• _What needs to be done_
Repeat all entries exactly.

• _Records that describe objects_
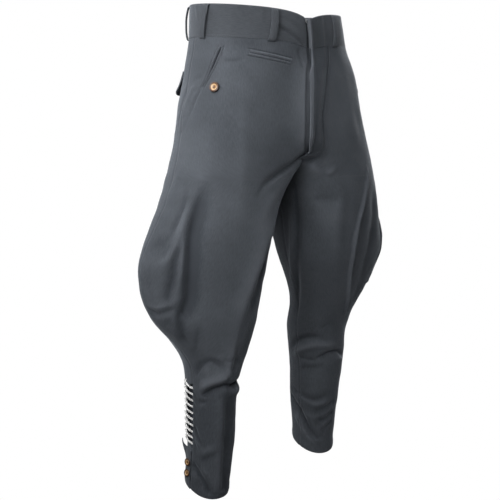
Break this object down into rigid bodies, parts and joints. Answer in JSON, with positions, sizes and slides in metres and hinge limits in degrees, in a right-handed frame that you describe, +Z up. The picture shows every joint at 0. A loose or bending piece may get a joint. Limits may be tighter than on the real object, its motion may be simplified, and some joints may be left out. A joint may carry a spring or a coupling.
{
  "type": "jodhpurs",
  "caption": "Wool riding breeches in their worn shape, with wide thigh wings, a buttoned side pocket on each hip, a fly, belt loops, and calves that lace above a buttoned cuff.",
  "frame": {"origin": "centre of the waist at belt height, in the middle of the waistband, where the wearer's waist holds the garment up", "axes": "+Z up the body, the wearer faces -Y, and +X is the wearer's left"},
  "size_m": [0.6359, 0.2462, 0.894],
  "materials": {
    "wool_twill": "smooth grey wool twill, matt with a faint sheen on raised edges",
    "pocket_cloth": "the same wool, in shadow behind the slits",
    "horn_button": "polished tan and brown horn-effect button",
    "white_lace": "white braided cotton lace",
    "hook_steel": "dark nickelled wire"
  },
  "bodies": {
    "root": {"front_right": "wool_twill", "back_right": "wool_twill", "waistband_right": "wool_twill", "belt_loop_front_right": "wool_twill", "belt_loop_side_right": "wool_twill", "belt_loop_back_right": "wool_twill", "pocket_facing_right": "pocket_cloth", "pocket_button_right": "horn_button", "calf_underlay_right": "pocket_cloth", "calf_placket_right": "wool_twill", "calf_button_1_right": "horn_button", "calf_button_2_right": "horn_button", "lace_right": "white_lace", "front_left": "wool_twill", "back_left": "wool_twill", "waistband_left": "wool_twill", "belt_loop_front_left": "wool_twill", "belt_loop_side_left": "wool_twill", "belt_loop_back_left": "wool_twill", "pocket_facing_left": "pocket_cloth", "pocket_button_left": "horn_button", "calf_underlay_left": "pocket_cloth", "calf_placket_left": "wool_twill", "calf_button_1_left": "horn_button", "calf_button_2_left": "horn_button", "lace_left": "white_lace", "watch_jet_upper": "wool_twill", "watch_jet_lower": "wool_twill", "hip_flap": "wool_twill", "waist_hook": "hook_steel", "waist_bar": "hook_steel"}
  },
  "joints": []
}
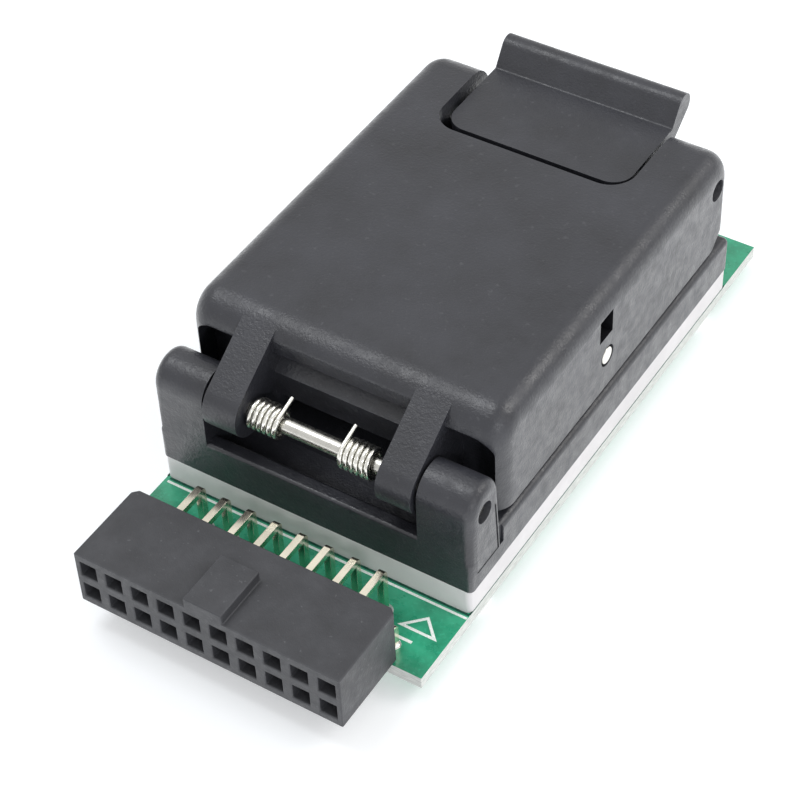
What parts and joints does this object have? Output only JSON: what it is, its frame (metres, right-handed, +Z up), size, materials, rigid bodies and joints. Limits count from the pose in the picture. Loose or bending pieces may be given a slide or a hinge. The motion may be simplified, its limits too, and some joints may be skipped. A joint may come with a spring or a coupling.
{
  "type": "emmc test socket",
  "caption": "Clamshell test socket for a memory chip on a small board, with a right-angle pin header, a sprung hinged lid and a rocking latch.",
  "frame": {"origin": "on the table, under the middle of the footprint", "axes": "+X across the socket, +Y from the pin header to the latch, +Z up"},
  "size_m": [0.0308, 0.0666, 0.0209],
  "materials": {
    "board_laminate": "green solder mask over glass laminate",
    "header_plastic": "moulded, matte",
    "contact_tin": "tin plated",
    "spacer_plastic": "milled, off white",
    "socket_plastic": "fine grained moulding",
    "block_plastic": "milled, brown",
    "guide_plastic": "fine moulded",
    "plunger_gold": "gold plated",
    "spring_steel": "bright drawn wire",
    "pin_steel": "ground",
    "screw_steel": "bright zinc",
    "plate_aluminium": "milled and blasted"
  },
  "bodies": {
    "socket": {"circuit_board": "board_laminate", "header_housing": "header_plastic", "header_contacts_upper": "contact_tin", "header_contacts_lower": "contact_tin", "spacer_plate": "spacer_plastic", "base_housing": "socket_plastic", "socket_screws": "screw_steel", "locating_dowels": "pin_steel", "contact_block": "block_plastic", "guide_screws": "screw_steel", "guide_springs": "spring_steel", "hinge_rod": "pin_steel", "torsion_spring_left": "spring_steel", "torsion_spring_right": "spring_steel"},
    "guide": {"chip_guide": "guide_plastic"},
    "plungers": {"contact_plungers": "plunger_gold"},
    "lid": {"lid_cover": "socket_plastic", "cross_pin": "pin_steel", "pressure_springs": "spring_steel", "latch_pin": "pin_steel", "latch_springs": "spring_steel"},
    "pusher": {"pressure_plate": "plate_aluminium"},
    "latch": {"latch_lever": "socket_plastic"}
  },
  "joints": [
    {"name": "lid_hinge", "type": "hinge", "parent": "socket", "child": "lid", "pos_m": [0, -0.01632, 0.01307], "axis": [1, 0, 0], "range_deg": [0, 105], "deforming": ["torsion_spring_left", "torsion_spring_right"]},
    {"name": "latch_pivot", "type": "hinge", "parent": "lid", "child": "latch", "pos_m": [0, 0.02397, 0.01615], "axis": [1, 0, 0], "range_deg": [0, 10], "stiffness_Nm_per_rad": 0.02, "springref_deg": -20.05, "deforming": ["latch_springs"]},
    {"name": "pusher_float", "type": "slide", "parent": "lid", "child": "pusher", "axis": [0, 0, 1], "range_m": [0, 0.0006], "stiffness_N_per_m": 2000, "springref_m": -0.001, "deforming": ["pressure_springs"]},
    {"name": "guide_float", "type": "slide", "parent": "socket", "child": "guide", "axis": [0, 0, -1], "range_m": [0, 0.0005], "stiffness_N_per_m": 1200, "springref_m": -0.0005, "deforming": ["guide_springs"]},
    {"name": "plunger_press", "type": "slide", "parent": "socket", "child": "plungers", "axis": [0, 0, -1], "range_m": [0, 0.0003], "stiffness_N_per_m": 300, "springref_m": -0.0002}
  ]
}
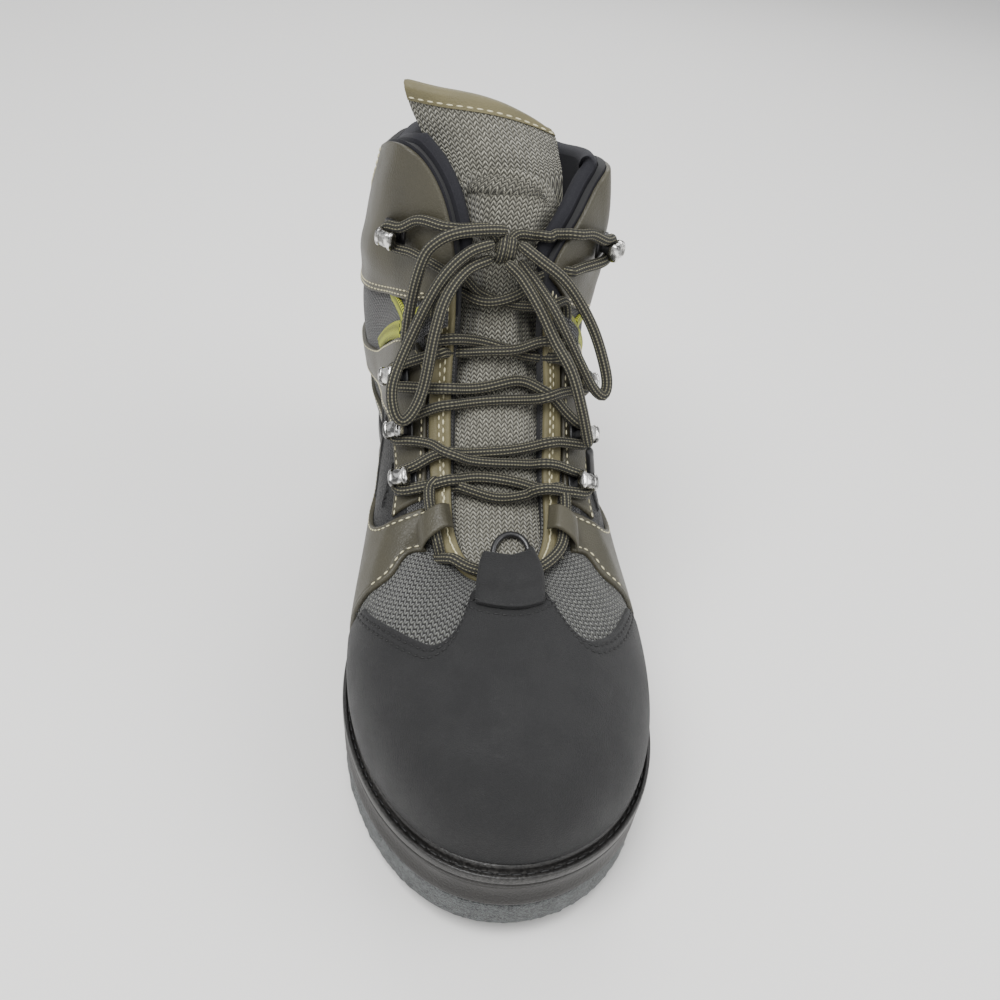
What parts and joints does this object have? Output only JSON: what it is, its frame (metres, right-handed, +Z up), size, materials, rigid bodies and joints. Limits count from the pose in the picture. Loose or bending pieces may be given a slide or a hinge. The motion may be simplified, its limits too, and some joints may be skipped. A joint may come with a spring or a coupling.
{
  "type": "lace-up wading boot",
  "caption": "Left ankle-high lace-up boot with a round toe cap, padded collar, lace hooks, stitched welt and a thick flat felt sole in two parts.",
  "frame": {"origin": "on the floor under the middle of the heel", "axes": "+Z up, toe along -Y, heel along +Y, inner side of the left foot along -X, outer side along +X"},
  "size_m": [0.1147, 0.312, 0.2161],
  "materials": {
    "felt": "compressed grey fibre felt",
    "rubber": "matt black-brown rubber",
    "welt_rubber": "matt black rubber",
    "insole_foam": "foam covered with black cloth",
    "upper_knit": "grey knit mesh",
    "black_nubuck": "matt black nubuck",
    "olive_trim": "satin olive",
    "olive_leather": "satin grey-olive",
    "tongue_knit": "light grey herringbone knit",
    "navy_foam": "foam in navy-black cloth",
    "webbing": "yellow and black webbing",
    "bright_metal": "polished, on dark bases",
    "black_metal": "satin black",
    "lace": "braided dark olive cord"
  },
  "bodies": {
    "root": {"aglet_outer": "black_metal", "collar_padding": "navy_foam", "cuff": "olive_leather", "d_ring": "black_metal", "facing": "olive_leather", "felt_forefoot": "felt", "felt_heel": "felt", "hook_inner_1": "bright_metal", "hook_inner_2": "bright_metal", "hook_inner_3": "bright_metal", "hook_inner_4": "bright_metal", "hook_outer_1": "bright_metal", "hook_outer_2": "bright_metal", "hook_outer_3": "bright_metal", "hook_outer_4": "bright_metal", "insole": "insole_foam", "keeper_tab": "black_nubuck", "lace_band_inner": "olive_leather", "lace_band_outer": "olive_leather", "lace_cross_1": "lace", "lace_cross_2": "lace", "lace_cross_3": "lace", "lace_cross_4": "lace", "lace_end_inner": "lace", "lace_end_outer": "lace", "lace_knot": "lace", "lace_loop_inner": "lace", "lace_loop_outer": "lace", "lace_strand_inner": "lace", "lace_strand_outer": "lace", "lace_toe": "lace", "midsole": "rubber", "quarter": "olive_leather", "throat_trim": "olive_trim", "toe_cap": "black_nubuck", "tongue": "tongue_knit", "tongue_binding": "olive_trim", "upper": "upper_knit", "webbing_inner": "webbing", "webbing_loop_inner": "webbing", "webbing_loop_outer": "webbing", "webbing_outer": "webbing", "welt": "welt_rubber"}
  },
  "joints": []
}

• _Task solution_
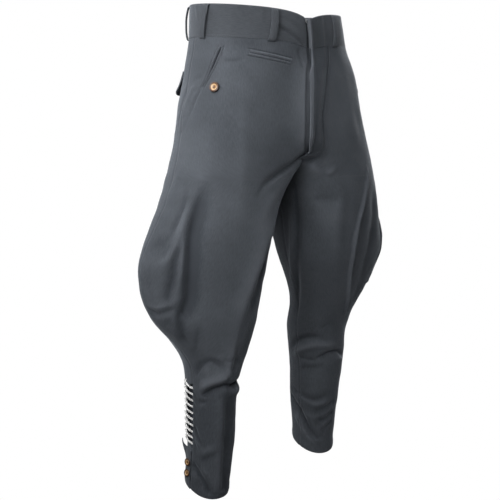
Break this object down into rigid bodies, parts and joints. Answer in JSON, with positions, sizes and slides in metres and hinge limits in degrees, in a right-handed frame that you describe, +Z up. The picture shows every joint at 0. A loose or bending piece may get a joint. Limits may be tighter than on the real object, its motion may be simplified, and some joints may be left out. A joint may carry a spring or a coupling.
{
  "type": "jodhpurs",
  "caption": "Wool riding breeches in their worn shape, with wide thigh wings, a buttoned side pocket on each hip, a fly, belt loops, and calves that lace above a buttoned cuff.",
  "frame": {"origin": "centre of the waist at belt height, in the middle of the waistband, where the wearer's waist holds the garment up", "axes": "+Z up the body, the wearer faces -Y, and +X is the wearer's left"},
  "size_m": [0.6359, 0.2462, 0.894],
  "materials": {
    "wool_twill": "smooth grey wool twill, matt with a faint sheen on raised edges",
    "pocket_cloth": "the same wool, in shadow behind the slits",
    "horn_button": "polished tan and brown horn-effect button",
    "white_lace": "white braided cotton lace",
    "hook_steel": "dark nickelled wire"
  },
  "bodies": {
    "root": {"front_right": "wool_twill", "back_right": "wool_twill", "waistband_right": "wool_twill", "belt_loop_front_right": "wool_twill", "belt_loop_side_right": "wool_twill", "belt_loop_back_right": "wool_twill", "pocket_facing_right": "pocket_cloth", "pocket_button_right": "horn_button", "calf_underlay_right": "pocket_cloth", "calf_placket_right": "wool_twill", "calf_button_1_right": "horn_button", "calf_button_2_right": "horn_button", "lace_right": "white_lace", "front_left": "wool_twill", "back_left": "wool_twill", "waistband_left": "wool_twill", "belt_loop_front_left": "wool_twill", "belt_loop_side_left": "wool_twill", "belt_loop_back_left": "wool_twill", "pocket_facing_left": "pocket_cloth", "pocket_button_left": "horn_button", "calf_underlay_left": "pocket_cloth", "calf_placket_left": "wool_twill", "calf_button_1_left": "horn_button", "calf_button_2_left": "horn_button", "lace_left": "white_lace", "watch_jet_upper": "wool_twill", "watch_jet_lower": "wool_twill", "hip_flap": "wool_twill", "waist_hook": "hook_steel", "waist_bar": "hook_steel"}
  },
  "joints": []
}
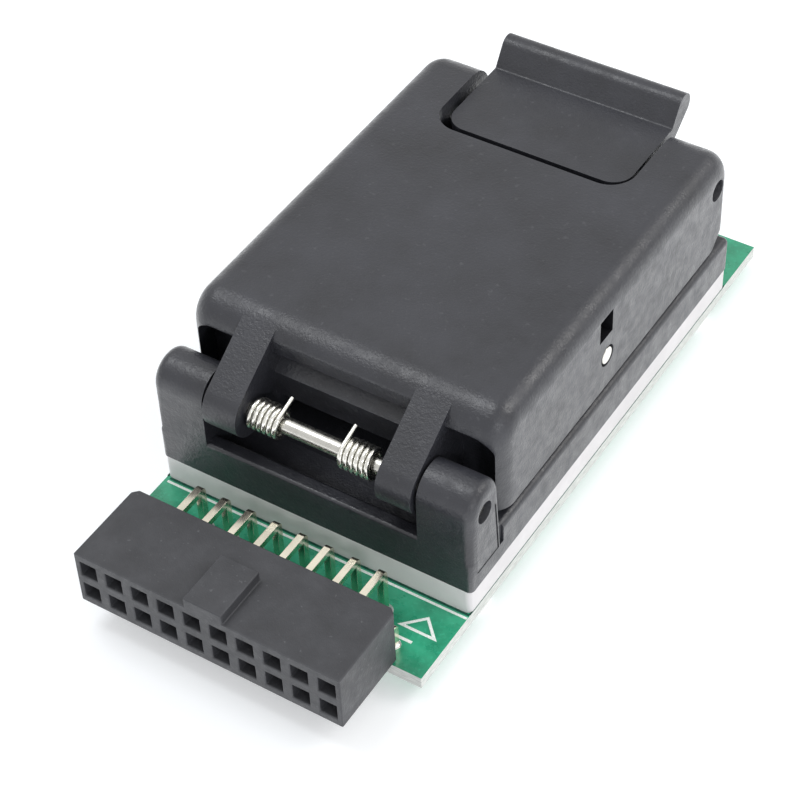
What parts and joints does this object have? Output only JSON: what it is, its frame (metres, right-handed, +Z up), size, materials, rigid bodies and joints. Limits count from the pose in the picture. Loose or bending pieces may be given a slide or a hinge. The motion may be simplified, its limits too, and some joints may be skipped. A joint may come with a spring or a coupling.
{
  "type": "emmc test socket",
  "caption": "Clamshell test socket for a memory chip on a small board, with a right-angle pin header, a sprung hinged lid and a rocking latch.",
  "frame": {"origin": "on the table, under the middle of the footprint", "axes": "+X across the socket, +Y from the pin header to the latch, +Z up"},
  "size_m": [0.0308, 0.0666, 0.0209],
  "materials": {
    "board_laminate": "green solder mask over glass laminate",
    "header_plastic": "moulded, matte",
    "contact_tin": "tin plated",
    "spacer_plastic": "milled, off white",
    "socket_plastic": "fine grained moulding",
    "block_plastic": "milled, brown",
    "guide_plastic": "fine moulded",
    "plunger_gold": "gold plated",
    "spring_steel": "bright drawn wire",
    "pin_steel": "ground",
    "screw_steel": "bright zinc",
    "plate_aluminium": "milled and blasted"
  },
  "bodies": {
    "socket": {"circuit_board": "board_laminate", "header_housing": "header_plastic", "header_contacts_upper": "contact_tin", "header_contacts_lower": "contact_tin", "spacer_plate": "spacer_plastic", "base_housing": "socket_plastic", "socket_screws": "screw_steel", "locating_dowels": "pin_steel", "contact_block": "block_plastic", "guide_screws": "screw_steel", "guide_springs": "spring_steel", "hinge_rod": "pin_steel", "torsion_spring_left": "spring_steel", "torsion_spring_right": "spring_steel"},
    "guide": {"chip_guide": "guide_plastic"},
    "plungers": {"contact_plungers": "plunger_gold"},
    "lid": {"lid_cover": "socket_plastic", "cross_pin": "pin_steel", "pressure_springs": "spring_steel", "latch_pin": "pin_steel", "latch_springs": "spring_steel"},
    "pusher": {"pressure_plate": "plate_aluminium"},
    "latch": {"latch_lever": "socket_plastic"}
  },
  "joints": [
    {"name": "lid_hinge", "type": "hinge", "parent": "socket", "child": "lid", "pos_m": [0, -0.01632, 0.01307], "axis": [1, 0, 0], "range_deg": [0, 105], "deforming": ["torsion_spring_left", "torsion_spring_right"]},
    {"name": "latch_pivot", "type": "hinge", "parent": "lid", "child": "latch", "pos_m": [0, 0.02397, 0.01615], "axis": [1, 0, 0], "range_deg": [0, 10], "stiffness_Nm_per_rad": 0.02, "springref_deg": -20.05, "deforming": ["latch_springs"]},
    {"name": "pusher_float", "type": "slide", "parent": "lid", "child": "pusher", "axis": [0, 0, 1], "range_m": [0, 0.0006], "stiffness_N_per_m": 2000, "springref_m": -0.001, "deforming": ["pressure_springs"]},
    {"name": "guide_float", "type": "slide", "parent": "socket", "child": "guide", "axis": [0, 0, -1], "range_m": [0, 0.0005], "stiffness_N_per_m": 1200, "springref_m": -0.0005, "deforming": ["guide_springs"]},
    {"name": "plunger_press", "type": "slide", "parent": "socket", "child": "plungers", "axis": [0, 0, -1], "range_m": [0, 0.0003], "stiffness_N_per_m": 300, "springref_m": -0.0002}
  ]
}
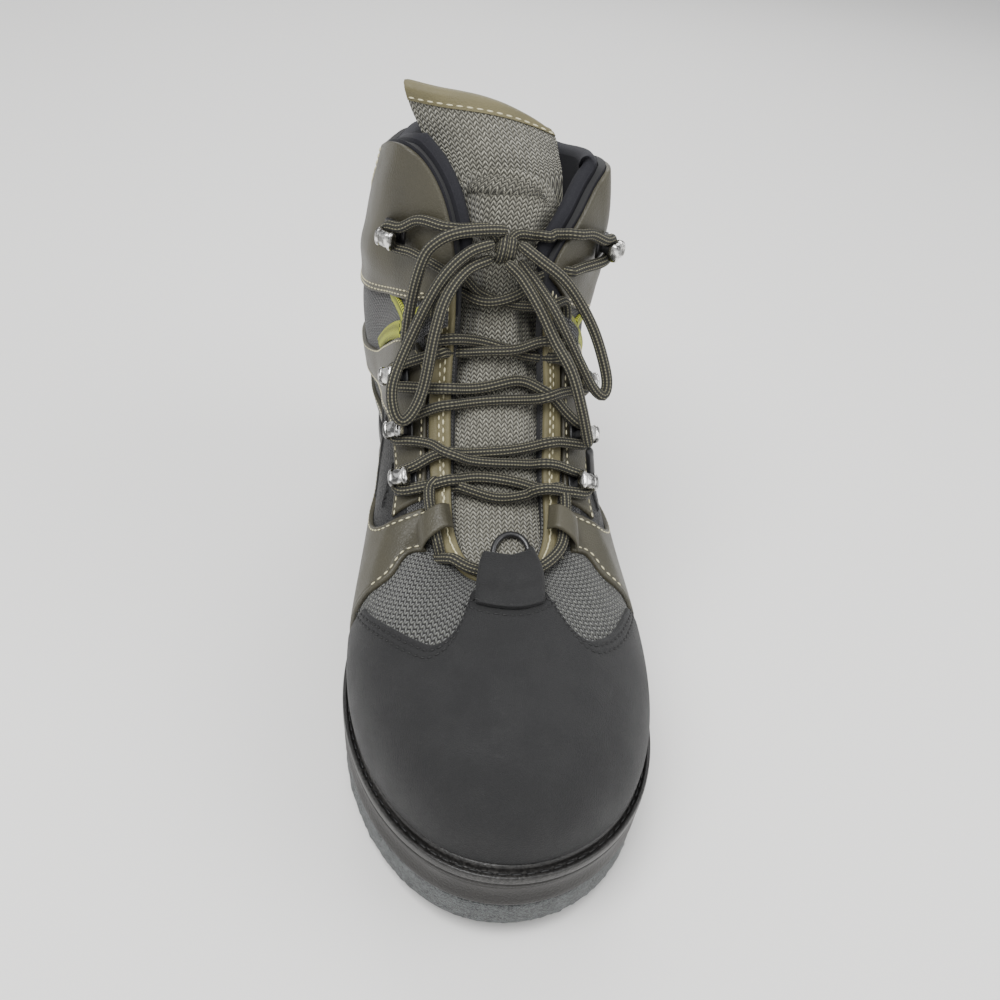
What parts and joints does this object have? Output only JSON: what it is, its frame (metres, right-handed, +Z up), size, materials, rigid bodies and joints. Limits count from the pose in the picture. Loose or bending pieces may be given a slide or a hinge. The motion may be simplified, its limits too, and some joints may be skipped. A joint may come with a spring or a coupling.
{
  "type": "lace-up wading boot",
  "caption": "Left ankle-high lace-up boot with a round toe cap, padded collar, lace hooks, stitched welt and a thick flat felt sole in two parts.",
  "frame": {"origin": "on the floor under the middle of the heel", "axes": "+Z up, toe along -Y, heel along +Y, inner side of the left foot along -X, outer side along +X"},
  "size_m": [0.1147, 0.312, 0.2161],
  "materials": {
    "felt": "compressed grey fibre felt",
    "rubber": "matt black-brown rubber",
    "welt_rubber": "matt black rubber",
    "insole_foam": "foam covered with black cloth",
    "upper_knit": "grey knit mesh",
    "black_nubuck": "matt black nubuck",
    "olive_trim": "satin olive",
    "olive_leather": "satin grey-olive",
    "tongue_knit": "light grey herringbone knit",
    "navy_foam": "foam in navy-black cloth",
    "webbing": "yellow and black webbing",
    "bright_metal": "polished, on dark bases",
    "black_metal": "satin black",
    "lace": "braided dark olive cord"
  },
  "bodies": {
    "root": {"aglet_outer": "black_metal", "collar_padding": "navy_foam", "cuff": "olive_leather", "d_ring": "black_metal", "facing": "olive_leather", "felt_forefoot": "felt", "felt_heel": "felt", "hook_inner_1": "bright_metal", "hook_inner_2": "bright_metal", "hook_inner_3": "bright_metal", "hook_inner_4": "bright_metal", "hook_outer_1": "bright_metal", "hook_outer_2": "bright_metal", "hook_outer_3": "bright_metal", "hook_outer_4": "bright_metal", "insole": "insole_foam", "keeper_tab": "black_nubuck", "lace_band_inner": "olive_leather", "lace_band_outer": "olive_leather", "lace_cross_1": "lace", "lace_cross_2": "lace", "lace_cross_3": "lace", "lace_cross_4": "lace", "lace_end_inner": "lace", "lace_end_outer": "lace", "lace_knot": "lace", "lace_loop_inner": "lace", "lace_loop_outer": "lace", "lace_strand_inner": "lace", "lace_strand_outer": "lace", "lace_toe": "lace", "midsole": "rubber", "quarter": "olive_leather", "throat_trim": "olive_trim", "toe_cap": "black_nubuck", "tongue": "tongue_knit", "tongue_binding": "olive_trim", "upper": "upper_knit", "webbing_inner": "webbing", "webbing_loop_inner": "webbing", "webbing_loop_outer": "webbing", "webbing_outer": "webbing", "welt": "welt_rubber"}
  },
  "joints": []
}